The ideological superstructure clearly reflects the underlying material struggle, and the disappearance of old ideas or the struggle between old and new ones speaks to the social transformation that is the basis of the change. "When people speak of the ideas that revolutionize society, they do but express that fact that within the old society the elements of a new one have been created, and that the dissolution of the old ideas keeps even pace with the dissolution of the old conditions of existence" (Communist Manifesto). Ideological or moral labels simply serve to obscure the mechanics of the conflict. The conflict between different ideas is thus reflexive of the basic class struggle. "All struggles within the state, the struggle between democracy, aristocracy, and monarchy, the struggle for the franchise, etc., etc., are merely the illusory forms... in which the real struggles of the different classes are fought out among one another" (German Ideology 46-47).

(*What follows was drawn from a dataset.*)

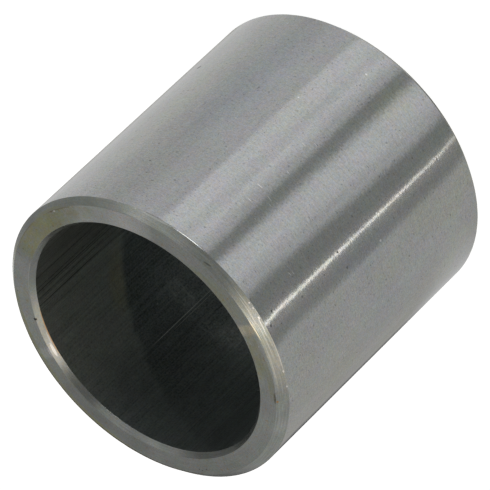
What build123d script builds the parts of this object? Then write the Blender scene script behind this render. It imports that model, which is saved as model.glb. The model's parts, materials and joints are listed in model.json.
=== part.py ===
from build123d import *
import os

# A short steel spacer sleeve in one piece, standing on one end. Millimetres, +Z up.
# The origin is the middle of the lower end of the ground outside.

length = 33.0
bore_diameter = 26.0
# The wall's thickness where it is even all round.
wall = 3.0

# The bore and both ends are turned in one setting, and the outside is ground in another.
# The turned shape lies this far off the middle of the ground outside, towards +X,
# so on that side the wall is thinner and the outer bevels are narrower.
turning_offset = 0.14

# The bevel round the outside of each end, at 45 degrees: its width where it is even.
outer_bevel = 0.75
# The bevel at each mouth of the bore: its width across the end, and its depth inwards.
mouth_bevel_width = 0.43
mouth_bevel_depth = 0.52

# The turned shape stands this far proud of the ground outside where they are closest,
# so that its outer bevels cross the ground outside all the way round.
grinding_stock = 0.3

# Radii of the turned shape about its own middle line, and of the ground outside.
bore_radius = bore_diameter / 2
mouth_radius = bore_radius + mouth_bevel_width
outside_radius = bore_radius + wall
face_radius = outside_radius - outer_bevel
blank_radius = outside_radius + abs(turning_offset) + grinding_stock
blank_bevel = blank_radius - face_radius

turning_plane = Plane((turning_offset, 0, 0), x_dir=(1, 0, 0), z_dir=(0, -1, 0))
turning_line = Axis(turning_plane.origin, (0, 0, 1))


with BuildPart() as spacer:
    # The turned shape, from half its section: bore, mouth bevels, end faces, outer bevels.
    with BuildSketch(turning_plane):
        with BuildLine():
            Polyline(
                (bore_radius, mouth_bevel_depth),
                (mouth_radius, 0),
                (face_radius, 0),
                (blank_radius, blank_bevel),
                (blank_radius, length - blank_bevel),
                (face_radius, length),
                (mouth_radius, length),
                (bore_radius, length - mouth_bevel_depth),
                close=True,
            )
        make_face()
    revolve(axis=turning_line)

    # Grinding leaves only what lies inside a plain cylinder about the part's own middle.
    with BuildSketch(Plane.XY):
        Circle(outside_radius)
    extrude(amount=length, mode=Mode.INTERSECT)

spacer.part.label = "spacer"

os.makedirs("parts", exist_ok=True)
export_step(spacer.part, "parts/spacer.step")
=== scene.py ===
import json
import math
from types import SimpleNamespace

import bpy
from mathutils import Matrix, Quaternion, Vector, noise


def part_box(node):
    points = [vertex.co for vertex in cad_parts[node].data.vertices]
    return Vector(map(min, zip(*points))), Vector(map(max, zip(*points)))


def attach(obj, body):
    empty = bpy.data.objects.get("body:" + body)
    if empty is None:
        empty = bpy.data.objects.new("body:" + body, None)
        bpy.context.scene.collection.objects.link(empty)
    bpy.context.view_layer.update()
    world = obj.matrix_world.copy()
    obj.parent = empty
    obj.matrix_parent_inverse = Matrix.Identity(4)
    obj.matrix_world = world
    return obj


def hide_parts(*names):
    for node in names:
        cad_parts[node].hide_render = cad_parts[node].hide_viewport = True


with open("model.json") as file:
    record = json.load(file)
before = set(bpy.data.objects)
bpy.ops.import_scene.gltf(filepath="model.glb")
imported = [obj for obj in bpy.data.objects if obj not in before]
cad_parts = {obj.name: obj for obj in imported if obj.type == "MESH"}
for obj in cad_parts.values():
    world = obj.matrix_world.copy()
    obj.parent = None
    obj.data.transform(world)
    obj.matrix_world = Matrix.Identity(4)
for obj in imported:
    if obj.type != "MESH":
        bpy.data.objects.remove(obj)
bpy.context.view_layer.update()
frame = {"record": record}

# Sizes in metres, angles in degrees. Angles round the sleeve are azimuths: 0 faces -Y, where the
# camera stands, and 90 faces -X. The sleeve stands on the floor, +Z up.
MM = 0.001

# Sizes of the solid, read from the frame.
low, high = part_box("spacer")
mounts = {m["name"]: m for m in frame["record"]["mounts"]}
OUTSIDE_RADIUS = mounts["outside"]["dims"]["r_mm"] * MM
BORE_RADIUS = mounts["bore"]["dims"]["r_mm"] * MM
TURNING_OFFSET = mounts["bore"]["pos_m"][0]
LENGTH = high.z - low.z

# Sizes of the solid that the frame doesn't state.
OUTER_BEVEL = 0.75 * MM
MOUTH_BEVEL_WIDTH = 0.43 * MM
MOUTH_BEVEL_DEPTH = 0.52 * MM
FACE_RADIUS = OUTSIDE_RADIUS - OUTER_BEVEL
MOUTH_RADIUS = BORE_RADIUS + MOUTH_BEVEL_WIDTH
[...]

Such mental or philosophical conflicts act as the "ideological forms in which men become conscious of this conflict and fight it out" (Preface to The Critique of Political Economy 183). In this manner, underlying material conflicts are shown through the changes and conflicts in the ideological realm.

Thus, Marx views consciousness as interwoven with the practical elements of individuals' lives; a person's place in society conditions his or her opinions. Ideas and consciousness must necessarily be rooted in an individual's life and daily activity; earlier thinkers' notion of a 'self-sufficient philosophy' cannot accurately explain the relationship between consciousness, ideas, and life. Significantly, these ideas extend beyond the individual level such that one can speak of class-consciousness. Marx elaborates on this notion, understanding the power relations and struggles as having ramifications in the moral or ideological realm, as the dominance of one ideology or the conflict between ideologies speak to the underlying class dominance and struggles. In this way, material conditions are able to determine what human beings, as historical actors, are able to do.